## Begin Given records
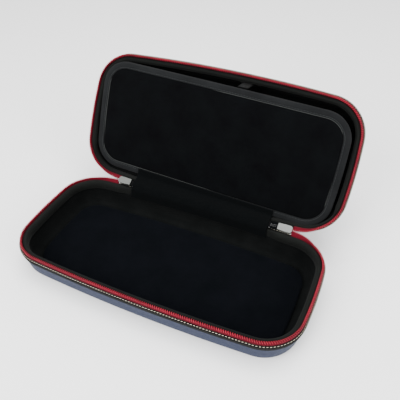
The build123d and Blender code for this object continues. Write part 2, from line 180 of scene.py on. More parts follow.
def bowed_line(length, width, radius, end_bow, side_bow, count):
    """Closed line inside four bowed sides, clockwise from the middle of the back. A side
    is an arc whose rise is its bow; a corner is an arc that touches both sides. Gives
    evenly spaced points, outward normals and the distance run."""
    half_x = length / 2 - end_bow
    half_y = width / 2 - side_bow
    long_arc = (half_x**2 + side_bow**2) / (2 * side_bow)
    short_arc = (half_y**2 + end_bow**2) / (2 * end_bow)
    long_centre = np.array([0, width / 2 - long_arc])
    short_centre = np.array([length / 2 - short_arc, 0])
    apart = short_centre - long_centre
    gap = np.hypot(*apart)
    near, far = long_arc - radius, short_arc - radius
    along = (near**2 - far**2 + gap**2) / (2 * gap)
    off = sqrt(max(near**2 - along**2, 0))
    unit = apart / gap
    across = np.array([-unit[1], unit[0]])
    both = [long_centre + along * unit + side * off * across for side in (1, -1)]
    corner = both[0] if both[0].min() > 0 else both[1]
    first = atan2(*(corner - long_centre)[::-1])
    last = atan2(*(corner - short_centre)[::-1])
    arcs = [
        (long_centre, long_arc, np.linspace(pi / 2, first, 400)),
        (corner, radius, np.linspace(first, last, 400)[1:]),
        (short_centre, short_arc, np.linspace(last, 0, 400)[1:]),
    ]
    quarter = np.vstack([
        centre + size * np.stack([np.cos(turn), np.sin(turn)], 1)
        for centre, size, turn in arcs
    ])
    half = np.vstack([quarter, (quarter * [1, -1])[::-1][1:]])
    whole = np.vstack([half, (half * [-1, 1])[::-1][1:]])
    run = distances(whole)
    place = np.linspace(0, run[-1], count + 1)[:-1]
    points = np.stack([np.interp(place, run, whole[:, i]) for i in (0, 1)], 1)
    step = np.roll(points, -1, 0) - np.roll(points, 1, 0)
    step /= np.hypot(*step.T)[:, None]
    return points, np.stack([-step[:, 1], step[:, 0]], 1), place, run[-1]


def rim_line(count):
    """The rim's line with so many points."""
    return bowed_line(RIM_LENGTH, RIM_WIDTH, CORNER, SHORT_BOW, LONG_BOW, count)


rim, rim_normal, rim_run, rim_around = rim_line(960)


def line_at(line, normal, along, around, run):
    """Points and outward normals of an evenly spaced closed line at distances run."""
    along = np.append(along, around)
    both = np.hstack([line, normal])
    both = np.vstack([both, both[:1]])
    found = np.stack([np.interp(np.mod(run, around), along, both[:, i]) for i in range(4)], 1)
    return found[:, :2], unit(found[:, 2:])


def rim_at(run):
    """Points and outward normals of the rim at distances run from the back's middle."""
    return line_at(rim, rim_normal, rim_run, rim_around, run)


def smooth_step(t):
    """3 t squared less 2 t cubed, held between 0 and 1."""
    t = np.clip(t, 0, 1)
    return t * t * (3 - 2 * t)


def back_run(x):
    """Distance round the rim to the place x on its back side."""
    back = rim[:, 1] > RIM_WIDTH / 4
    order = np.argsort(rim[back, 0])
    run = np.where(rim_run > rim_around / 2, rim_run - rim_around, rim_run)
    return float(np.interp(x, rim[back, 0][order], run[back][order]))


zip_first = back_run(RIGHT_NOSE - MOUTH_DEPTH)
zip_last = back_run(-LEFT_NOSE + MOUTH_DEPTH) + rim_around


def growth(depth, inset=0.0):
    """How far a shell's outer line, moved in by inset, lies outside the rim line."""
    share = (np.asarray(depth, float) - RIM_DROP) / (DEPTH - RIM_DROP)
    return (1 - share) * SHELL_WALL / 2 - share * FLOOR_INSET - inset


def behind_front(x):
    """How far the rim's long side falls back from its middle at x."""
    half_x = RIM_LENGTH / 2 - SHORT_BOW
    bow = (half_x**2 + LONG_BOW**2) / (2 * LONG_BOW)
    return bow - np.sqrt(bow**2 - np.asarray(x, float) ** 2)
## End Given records
## Begin Given records
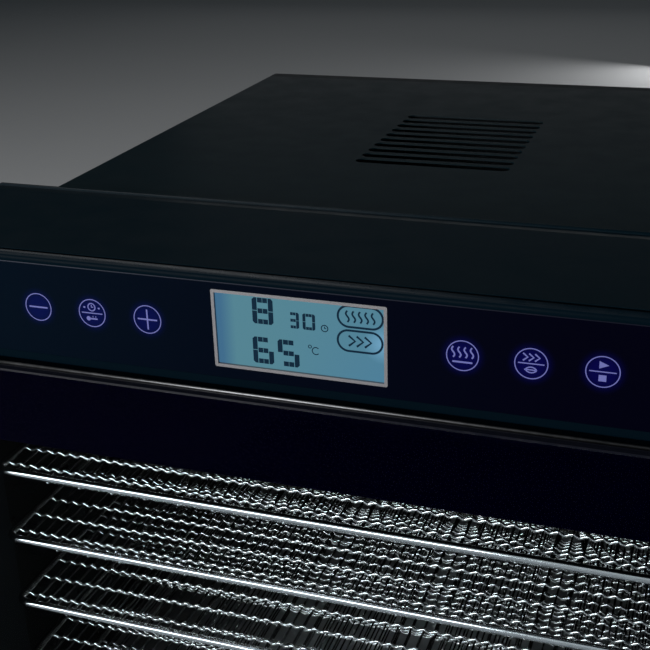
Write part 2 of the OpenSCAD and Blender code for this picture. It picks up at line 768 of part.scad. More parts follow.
## End Given records
> [Your goal]:
Search the data for "this". Copy every line that has it.

> [Correct output]:
The build123d and Blender code for this object continues. Write part 2, from line 180 of scene.py on. More parts follow.
Write part 2 of the OpenSCAD and Blender code for this picture. It picks up at line 768 of part.scad. More parts follow.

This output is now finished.